Matatu Owners Warn of Fare Hikes as Fuel Costs Climb Above Sh200

NAIROBI, Kenya April 15 – Commuters across the country are bracing for higher transport costs after matatu operators announced fare increases following the latest fuel price hike.

Speaking during an interview, Matatu Owners Association President Albert Karakacha confirmed that operators have begun consultations nationwide and will adjust fares to reflect rising operational costs.

“From tomorrow, we’ve been talking to our members all over the country and we know that they are going to adjust the fare upwards,” he said.

The move follows the latest pricing review by the Energy and Petroleum Regulatory Authority (EPRA), which saw Super petrol increase by Sh28.69 per litre and Diesel rise by Sh40.30 per litre.

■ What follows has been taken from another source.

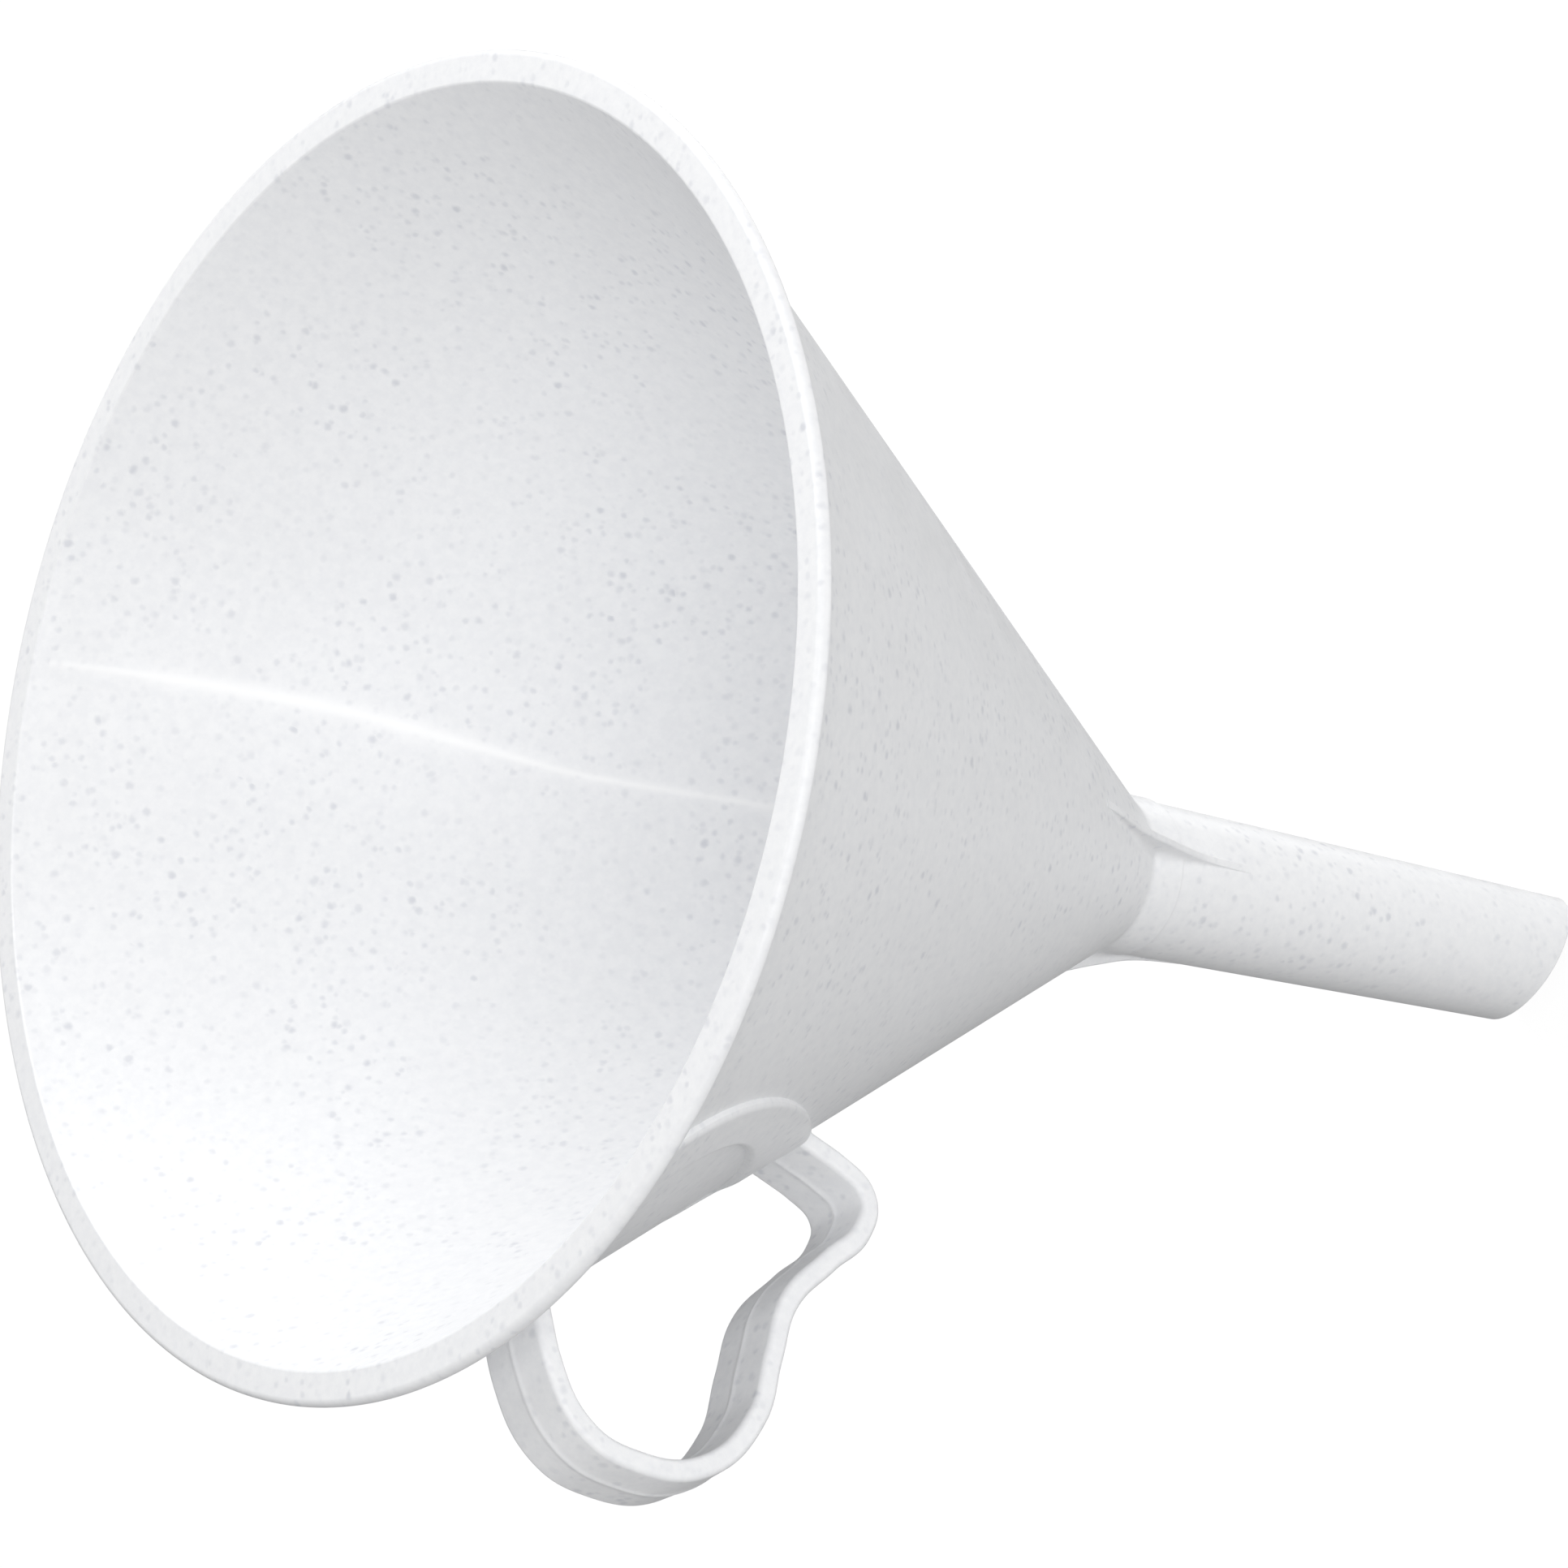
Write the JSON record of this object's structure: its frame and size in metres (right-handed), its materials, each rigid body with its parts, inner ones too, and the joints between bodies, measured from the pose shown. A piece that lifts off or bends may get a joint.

As a result, fuel prices in Nairobi have climbed to Sh206.70 per litre for petrol and Sh206.84 per litre for diesel.

EPRA attributed the surge to rising global oil prices, with the landed cost of imported fuel increasing sharply in recent weeks.

Karakacha warned that the impact of the price hike will ultimately fall on ordinary Kenyans who rely on public transport daily.

“We know the common mwananchi is the one going to suffer because they are the consumers we carry every day,” he said.

Matatus form the backbone of Kenya’s public transport system, meaning any fare adjustment has immediate and widespread effects on the cost of living.

Fuel is a key input in transport and manufacturing, and economists warn that rising costs could trigger broader inflation, affecting food prices, goods, and services.

Despite government efforts to cushion consumers—including reducing VAT on petroleum products from 16% to 13% and applying about Sh6 billion in subsidies—global pressures continue to push prices upward.